The other major happening at Arborlon this week is Bandon’s continued druid training under Allanon’s tutelage. Mostly, this amounts to Allanon trying to force Bandon into revealing that he’s possessed by the Dagda Mor, and Manu Bennett gets some of his worst lines yet in a season that is just full of poorly written dialogue. When Allanon is unsuccessful at (I guess?) exorcising the Dagda Mor from Bandon’s mind, Bandon goes to hang out with Catania, who definitely wants to bang him. Unfortunately for her—and for the viewer, because this scene is legitimately unsettling to watch—boners are apparently the thing that really wakes up the Dagda Mor in Bandon, who sexually assaults Catania. She’s able to escape/get rescued by Allanon, but not before being pretty brutally attacked. It’s a super gross scene, and I don’t think there are words to describe how disgusted it makes me that sexual violence is such a cheap way for shows to try and be “dark” and “gritty.”
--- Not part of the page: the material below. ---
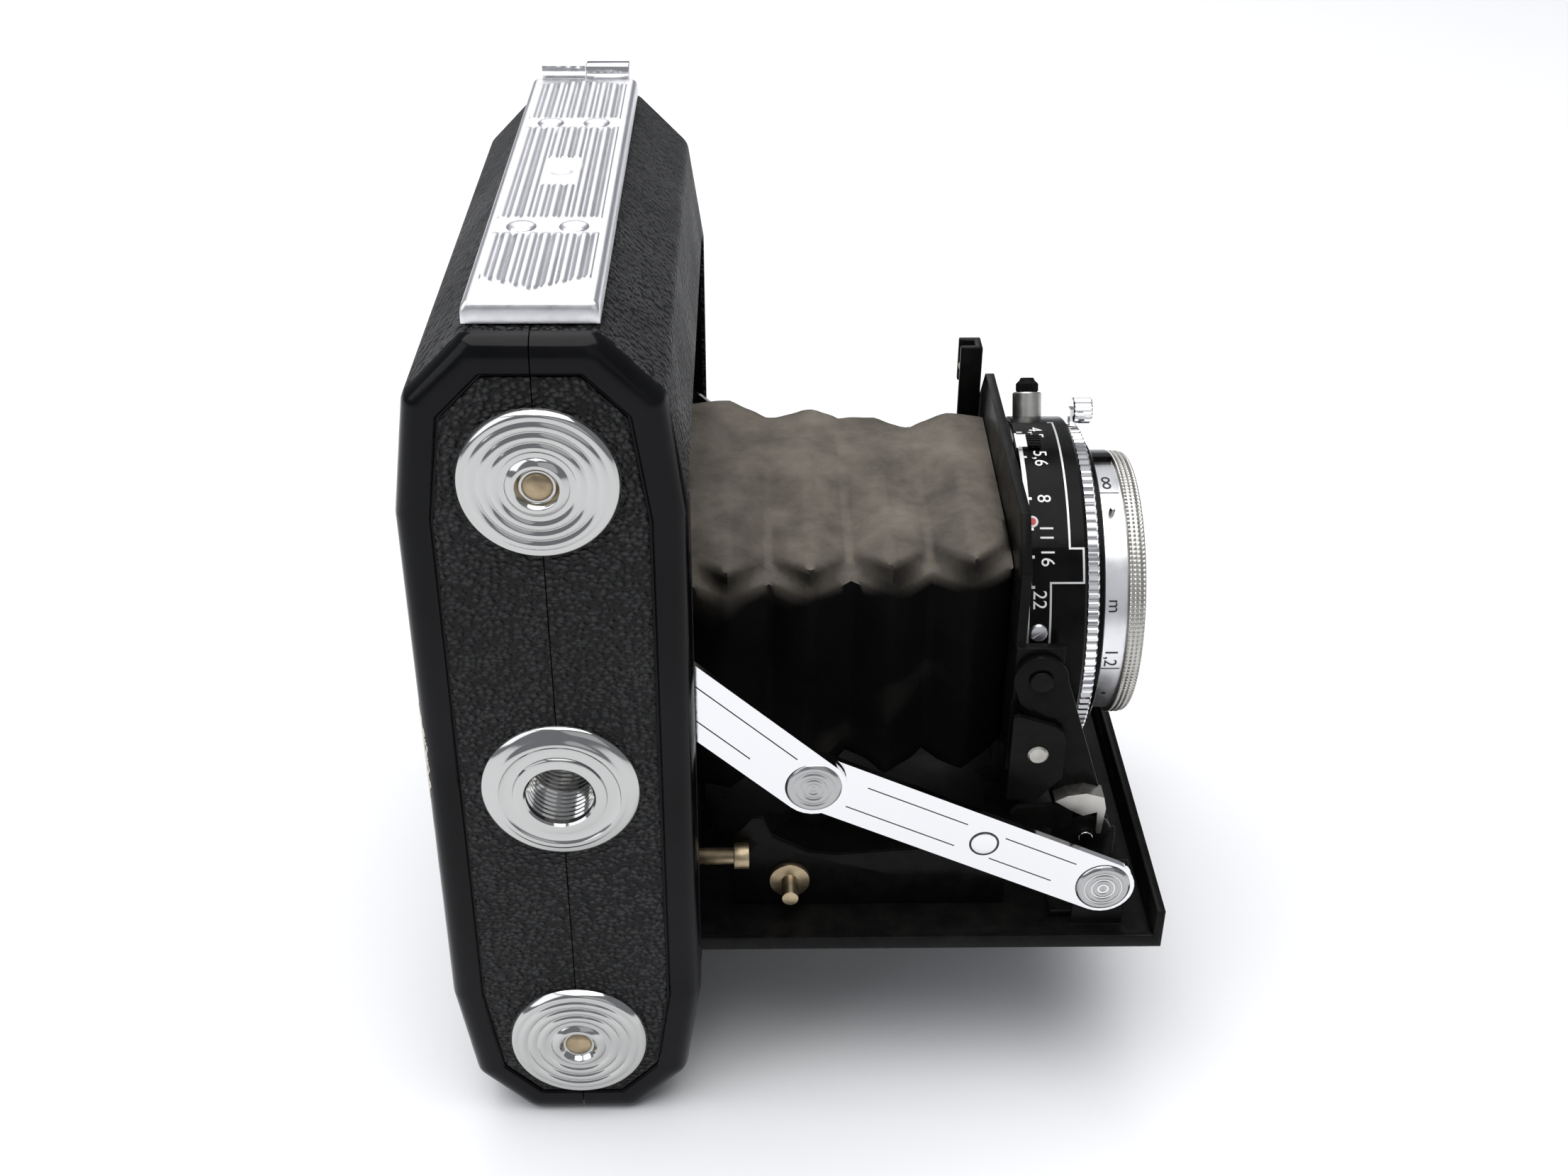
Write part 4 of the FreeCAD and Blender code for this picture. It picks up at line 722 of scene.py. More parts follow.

The episode finally (mercifully) ends with the last leaf falling from the Ellcrys and unleashing the Dagda Mor and his demon army. Earlier in the season, I had rather thought that there would be some kind of epic battle in episode nine, but we’re going to have to wait until the season finale. This episode does seem to promise such a battle, but considering this show’s track record so far I wouldn’t be surprised if Amberle gets back with the Ellcrys seed just in time to stop anything actually interesting from happening. We’ll see.

Miscellaneous thoughts:

  • Holy lens flare, Batman! Enough is enough, show.
  • At one point Eretria exclaims in exasperation, while talking about Cephalo saving her, that “It doesn’t make any sense!” and this made me laugh so hard I almost choked, which was very distracting, but also the funniest thing that has happened on this show to date.
  • “You’re no King; you’re just what was left” is a genuinely excellent line.